Pick out the lines below that include the string "Blender".

RECORD LIST.
•••
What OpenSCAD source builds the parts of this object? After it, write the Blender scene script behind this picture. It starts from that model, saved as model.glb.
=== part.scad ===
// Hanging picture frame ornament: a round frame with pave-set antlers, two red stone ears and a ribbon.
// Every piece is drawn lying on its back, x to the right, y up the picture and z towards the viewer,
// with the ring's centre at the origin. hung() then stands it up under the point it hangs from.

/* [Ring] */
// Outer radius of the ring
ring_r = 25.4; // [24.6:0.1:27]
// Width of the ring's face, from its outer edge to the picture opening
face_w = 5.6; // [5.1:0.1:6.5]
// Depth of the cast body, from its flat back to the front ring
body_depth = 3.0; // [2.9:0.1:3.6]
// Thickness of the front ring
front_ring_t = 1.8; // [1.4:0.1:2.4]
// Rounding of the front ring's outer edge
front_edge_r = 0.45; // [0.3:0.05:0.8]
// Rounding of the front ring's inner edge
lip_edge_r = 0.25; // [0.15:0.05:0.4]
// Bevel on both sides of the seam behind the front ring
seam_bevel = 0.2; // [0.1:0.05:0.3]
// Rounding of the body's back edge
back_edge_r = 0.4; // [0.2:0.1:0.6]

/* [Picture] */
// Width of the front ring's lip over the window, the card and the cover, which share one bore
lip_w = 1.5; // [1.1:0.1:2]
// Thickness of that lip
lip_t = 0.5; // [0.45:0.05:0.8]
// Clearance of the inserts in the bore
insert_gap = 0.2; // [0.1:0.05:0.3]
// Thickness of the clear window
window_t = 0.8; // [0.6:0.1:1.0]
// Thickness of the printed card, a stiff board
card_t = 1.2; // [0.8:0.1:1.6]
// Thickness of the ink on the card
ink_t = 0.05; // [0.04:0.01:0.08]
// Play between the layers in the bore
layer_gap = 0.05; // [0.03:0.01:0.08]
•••
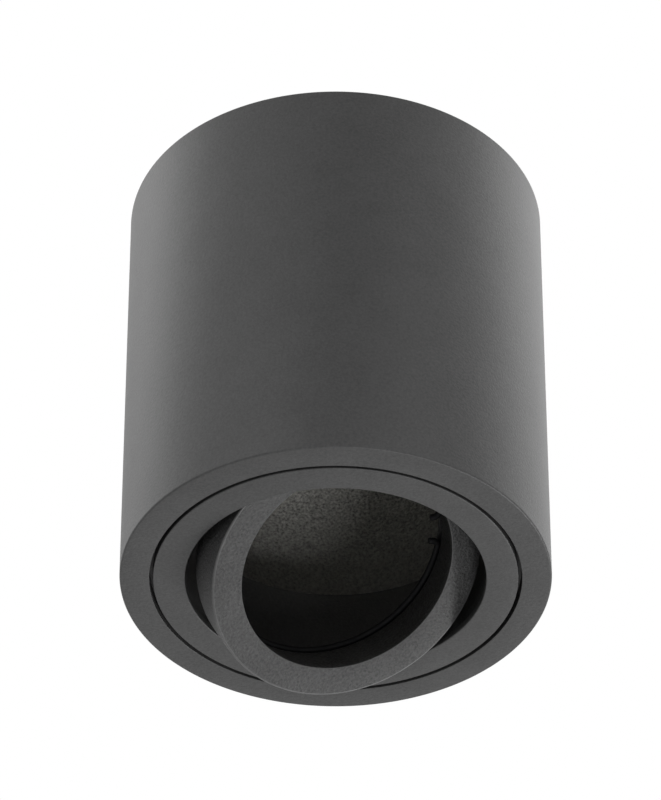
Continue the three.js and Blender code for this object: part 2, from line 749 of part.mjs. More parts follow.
•••
TASK SOLUTION.
What OpenSCAD source builds the parts of this object? After it, write the Blender scene script behind this picture. It starts from that model, saved as model.glb.
Continue the three.js and Blender code for this object: part 2, from line 749 of part.mjs. More parts follow.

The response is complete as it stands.